“What! They seated us on the wrong side of the train! We wanted an ocean view. Find another seat for us!”
The middle-aged lady and her teenage daughter were sitting on the other side of the aisle from my daughter-in-law and me. We were taking the Coast Starlight from Salinas, California, back home to Southern California, which is a beautiful train trip I would recommend highly.
The train attendant tried to help. “We’re sorry, ma’am. As you can see, the train is full. We would try to seat you somewhere else, but we can’t.”
“I don’t see why they only have one car for business class. That’s ridiculous!”
“Well, ma’am, we have two sleeping cars, a dining car, a lounge car, four coach cars, and baggage cars. It’s a big train.”
The lady went on to complain in her shrill voice for the next few hours, getting the names of the conductor, the attendants, probably the CEO of Amtrak, and anyone she could call on the phone while her daughter slipped down as far as she could in her seat, staring at her iPhone. I so wanted to adopt the daughter.
As we reached Oxnard and turned toward the ocean, the lady realized she WAS on the right side of the train, but she didn’t stop complaining then. She didn’t even look at the ocean once but kept calling people on her phone to relay the story about how the train attendants hadn’t really listened to her.
My daughter-in-law and I escaped to the lounge, which we were going to anyway. We had a lovely dinner while we looked at the ocean and the sunset, and when we came back she was still complaining. By then we were laughing about it, and texting each other about it, even though we were sitting right next to each other.
I read a book a few years ago called “A Complaint-Free World” by Will Bowen. I’m not really into self-help books, but this one was different. The author, a minister, was getting tired of all the parishioner’s complaints and wanted to make them aware of how much they complained. He thought of suggested people wear a rubber band on their wrist, and, every time a person complained, they would transfer the rubber band to the other wrist. This would help them become aware of their excessive complaints.

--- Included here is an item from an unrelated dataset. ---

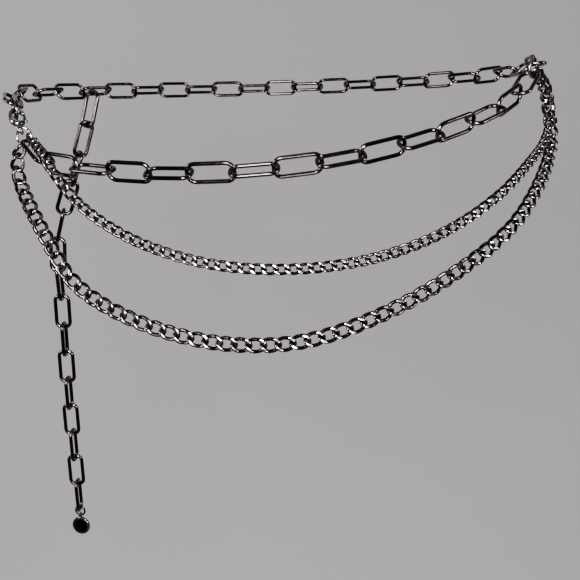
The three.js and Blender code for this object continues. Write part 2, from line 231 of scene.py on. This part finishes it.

The minister tried it himself first. He figured he could easily accomplish the goal of a few days without complaints. After all, HE wasn’t the problem! He immediately discovered that it wasn’t so easy –– he was complaining a lot more than he had ever thought. But he stuck with it, and after many months, he finally achieved his goal of going 30 days in a row without a complaint! Only then did he present the idea to his parish –– and wrote his book.
I’ve tried this. I’ve never made it to the 30 days, but I have gotten through a few days. And it has made me super aware of how much of my time is spent on complaining about things that can’t be changed.
By the way, as you can imagine, complaining about other people isn’t allowed. So, here I am, at the end of my blog, starting over with yet another Day 1 since I complained about the lady on the train at the beginning of my blog! Someday I’ll get to my 30 days, and I’ll be happier for it, and I’ll bet the people around me will be happier too. Want to try it with me?